Sir,
MSP is a form of market intervention by the Government to insure agricultural producers against any sharp fall in farm prices. The MSP is announced at the beginning of the sowing season for certain crops on the basis of the recommendations of the Commission for Agricultural Costs and Prices (CACP). MSP is the price fixed to protect the producer – farmers – against excessive fall in price during bumper production years. It is a guarantee price for their produce.
Amid farmers’ unrest in many parts of the country, the demand for an increase in MSP has been voiced regularly. The manner in which the MSP is used makes it clear that it is no more an instrument to improve the financial condition of farmers, but to boost the image of the ruling party.

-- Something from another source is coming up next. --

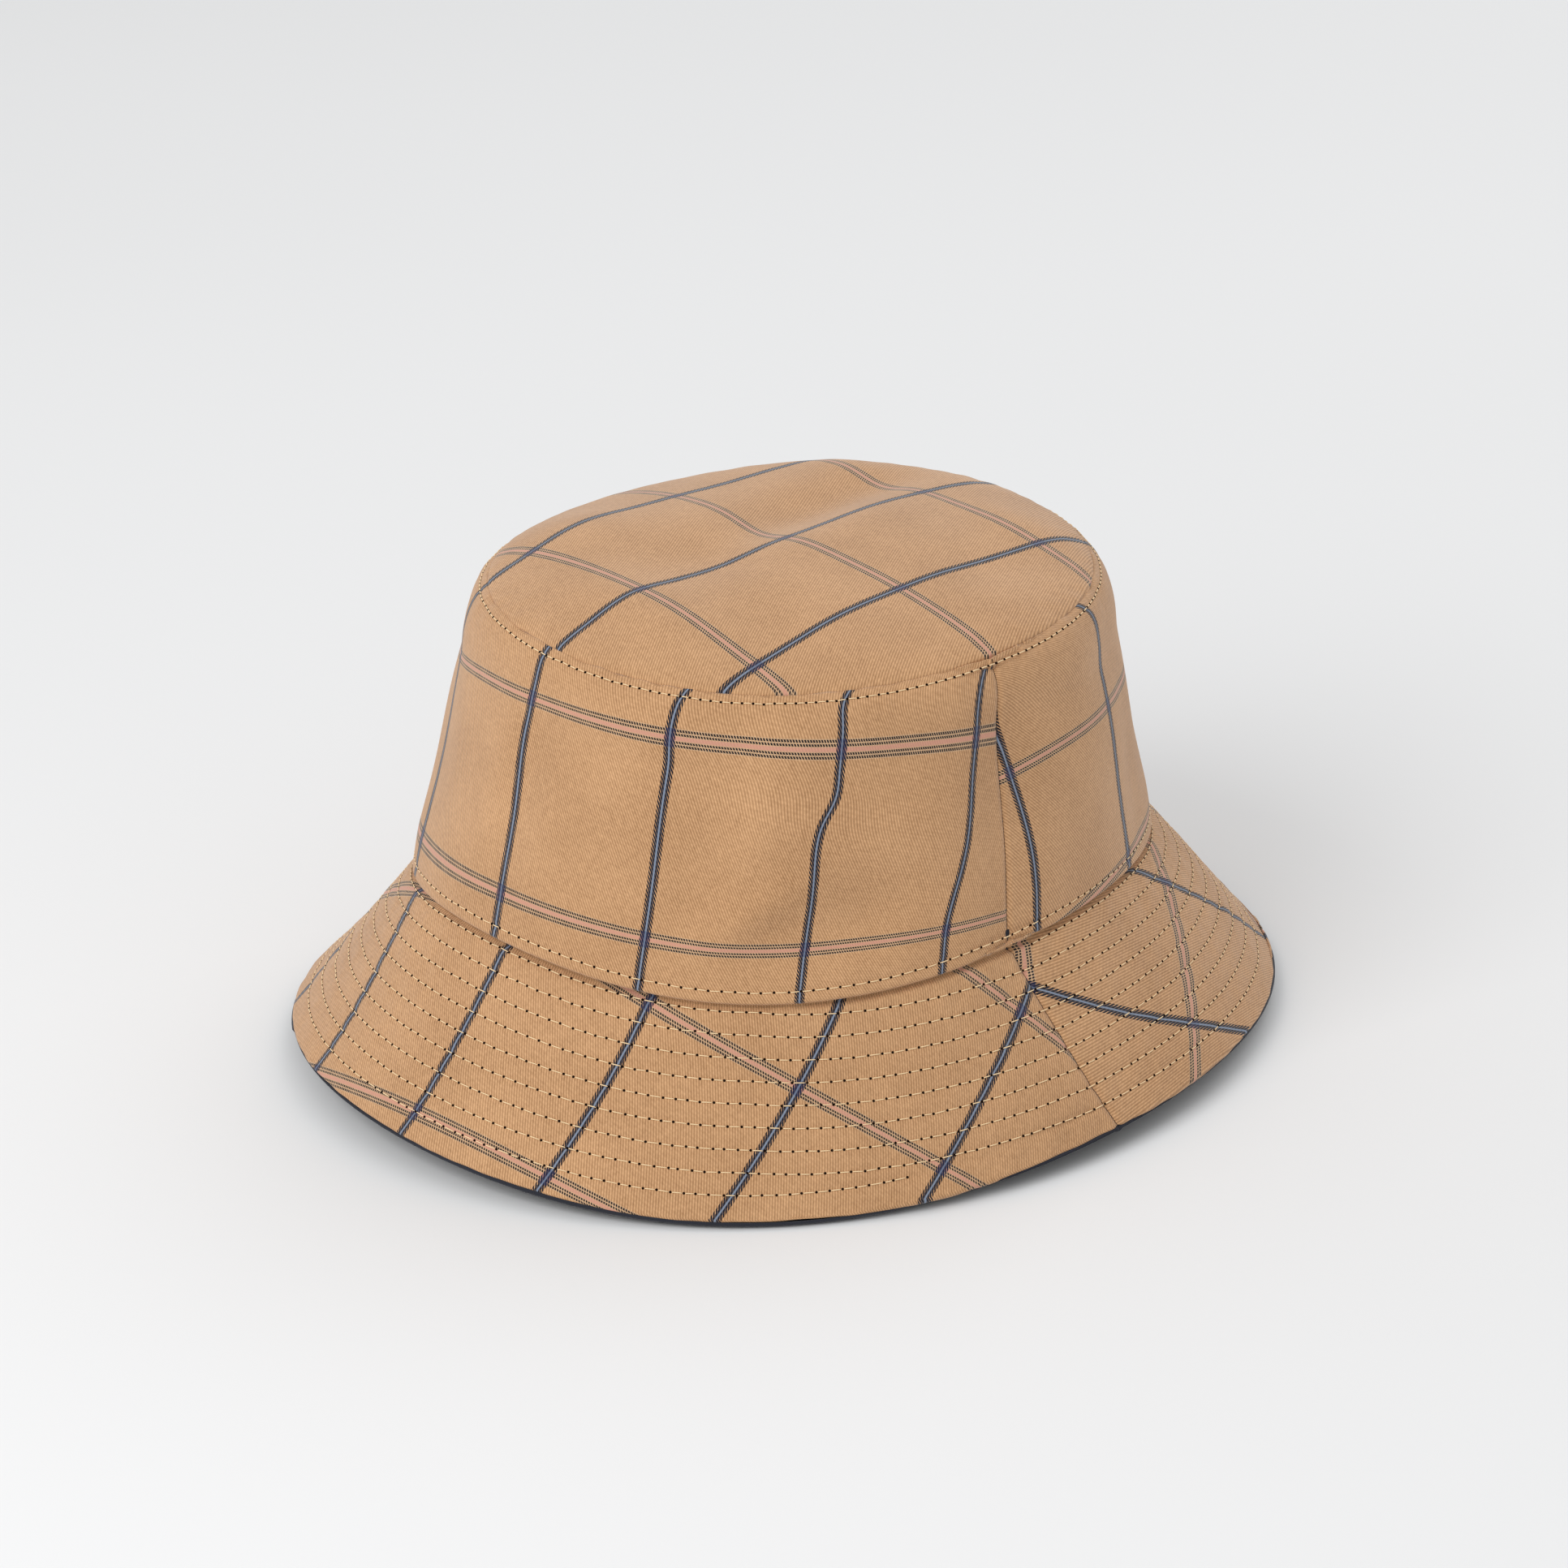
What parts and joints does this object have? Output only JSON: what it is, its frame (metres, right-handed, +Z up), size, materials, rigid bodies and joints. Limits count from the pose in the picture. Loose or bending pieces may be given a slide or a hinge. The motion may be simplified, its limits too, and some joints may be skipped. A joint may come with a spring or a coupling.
{
  "type": "bucket hat",
  "caption": "Reversible checked cotton bucket hat: oval crown tip, two-piece side, sloping brim with continuous rows of topstitching, and a plain dark lining.",
  "frame": {"origin": "centre of the hat's footprint on the floor, at the bottom of the brim edge", "axes": "+Z up towards the crown tip, -Y towards the wearer's front, +X towards the wearer's left; the two side seams lie in the XZ plane"},
  "size_m": [0.2356, 0.2604, 0.1281],
  "materials": {
    "checked_twill": "matte cotton twill, camel ground with narrow blue and pink window-pane checks",
    "dark_lining": "matte plain-weave cotton, near-black navy",
    "interlining": "soft needled felt, hidden",
    "sewing_thread": "slightly glossy spun sewing thread, pale gold"
  },
  "bodies": {
    "root": {"outer_crown_tip": "checked_twill", "outer_side_panel_front": "checked_twill", "outer_side_panel_back": "checked_twill", "outer_brim_front": "checked_twill", "outer_brim_back": "checked_twill", "brim_interlining_front": "interlining", "brim_interlining_back": "interlining", "lining_crown_tip": "dark_lining", "lining_side_panel_front": "dark_lining", "lining_side_panel_back": "dark_lining", "under_brim_front": "dark_lining", "under_brim_back": "dark_lining", "tip_topstitch_thread": "sewing_thread", "headline_topstitch_thread": "sewing_thread", "headline_bobbin_thread": "sewing_thread", "brim_needle_thread": "sewing_thread", "brim_bobbin_thread": "sewing_thread"}
  },
  "joints": []
}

MSP has, in fact, lost much of its financial relevance as it failed to serve the interest of the farmers. Questions are also being raised about the efficacy of MSP in serving all types of farmers. The beneficiary quotient has been the primary factor in assessing the impact and the utility of the MSP.
Until the input cost of agriculture is reduced and there is an effective law to control traders, farmers are not going to get any benefit with such a hike in MSP. Traders will continue to buy the crop at mandis much below the MSP. Besides the elements such as hike in the labour wages by Rs 1,200 to 1,500 per acre, GST of 18% on machinery and farm implements and 12% on fertilisers, and rise in diesel prices have made the life of farmers even more difficult.
Economists have already expressed apprehensions that this could cost the exchequer an additional Rs 15,000 crore and would wreck government finances, stoking inflation. They argue that the promised doubling of farmer incomes is not possible unless the number of farmers is reduced. Intriguingly, the government has been working towards this agenda.
It is an open secret that loan waivers and increased MSP provide only temporary relief to farmers. The current crisis in India’s farm sector is perhaps the worst in the last 15-odd years. The agrarian distress was underlined by the finding that as many as 64% of farmers would like to leave agriculture and move to a city if they were offered a job there. This percentage was slightly higher than the 62% that a State of Indian Farmers Survey reported in 2013 for the same question. However, the big difference from the 2013 survey was that as many as 60% of farmer respondents in the current survey said they would not like their children to take up farming as the source of livelihood.